• **TASK DETAILS**: Gather each line of the entries below that includes "materials".

[Scripts that build objects]
+ + +

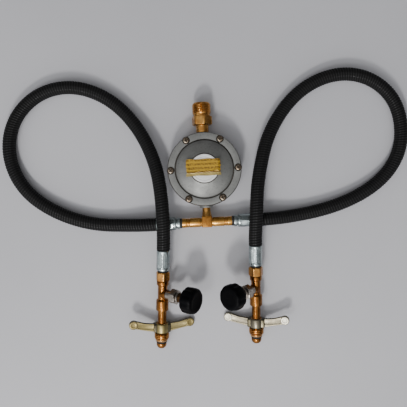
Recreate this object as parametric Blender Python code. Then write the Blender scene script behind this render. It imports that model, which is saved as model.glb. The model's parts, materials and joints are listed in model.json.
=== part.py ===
"""Two-cylinder gas regulator set, laid out flat.

A round diaphragm regulator has a threaded outlet adapter on one side and a tee on the other.
A flexible hose leaves each end of the tee, loops round and ends in a cylinder connector with
a side valve and a winged nut.

The origin is on the surface the set lies on, under the middle of the regulator. +Y runs along
the outlet and +Z is up. Sizes are in millimetres and angles in degrees, and MM turns the
sizes into Blender's metres where meshes and places are made.
"""

import math
from dataclasses import dataclass

import bmesh
import bpy
import numpy as np

MM = 0.001
GAP = 0.3
HEX = 6
SEGMENTS = 12
BIG_SEGMENTS = 24
BORE_SEGMENTS = 14

# Regulator, heights above the surface it lies on
PORT_HEIGHT = 16.0
BASE_RADIUS = 31.0
CAVITY_RADIUS = 40.0
BOWL_RADIUS = 43.3
FLANGE_RADIUS = 53.7
HOUSING_FLANGE = (21.0, 27.0)
DIAPHRAGM = (27.3, 28.8)
COVER_FLANGE = (29.1, 33.1)
DOME_RADIUS = 42.0
NECK_RADIUS = 16.5
CAP_RADIUS = 20.1
CAP_TOP = 48.2
SCREW_CIRCLE = 48.6
SCREW_COUNT = 6
SCREW_HOLE_RADIUS = 2.7
SCREW_HEAD_RADIUS = 4.8
INLET_BOSS_RADIUS = 9.5
INLET_BOSS_END = 56.0
OUTLET_BOSS_RADIUS = 10.8
OUTLET_BOSS_END = 53.9
INLET_BORE_RADIUS = 6.3
OUTLET_BORE_RADIUS = 8.7

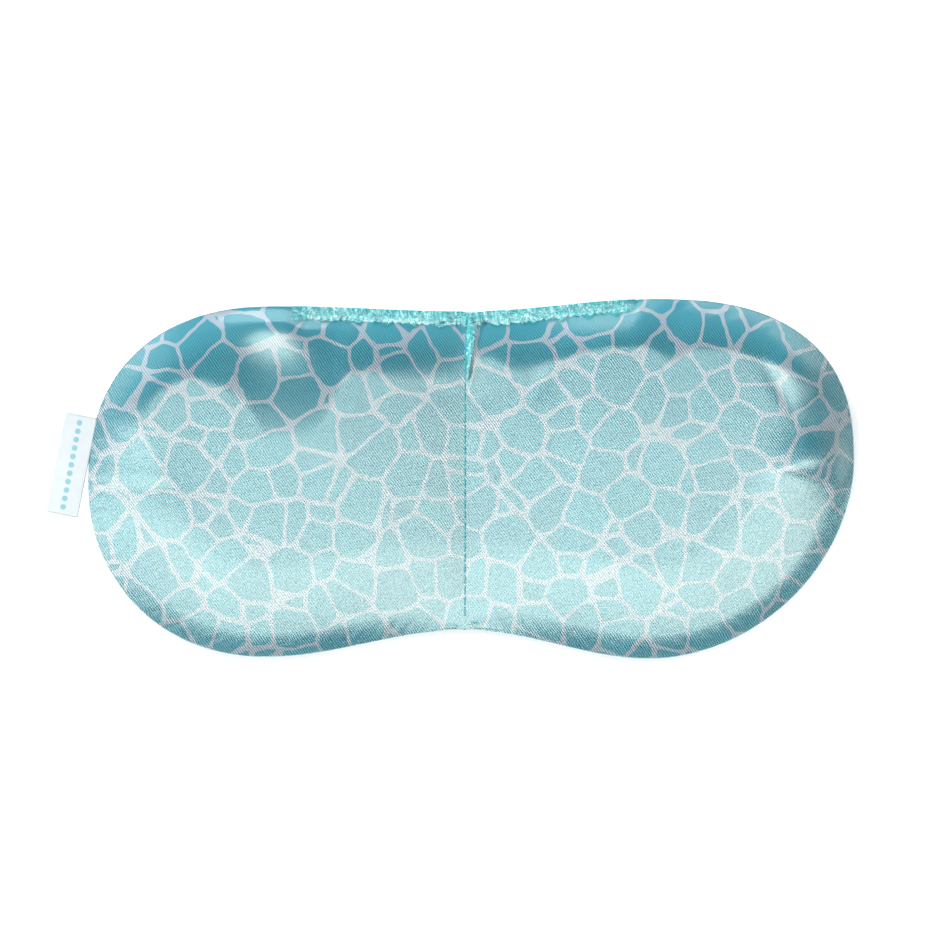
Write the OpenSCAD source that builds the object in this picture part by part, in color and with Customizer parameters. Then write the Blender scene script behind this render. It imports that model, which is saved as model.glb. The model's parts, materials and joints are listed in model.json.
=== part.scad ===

+ + +

• **WRITTEN SOLUTION**:
Recreate this object as parametric Blender Python code. Then write the Blender scene script behind this render. It imports that model, which is saved as model.glb. The model's parts, materials and joints are listed in model.json.
Write the OpenSCAD source that builds the object in this picture part by part, in color and with Customizer parameters. Then write the Blender scene script behind this render. It imports that model, which is saved as model.glb. The model's parts, materials and joints are listed in model.json.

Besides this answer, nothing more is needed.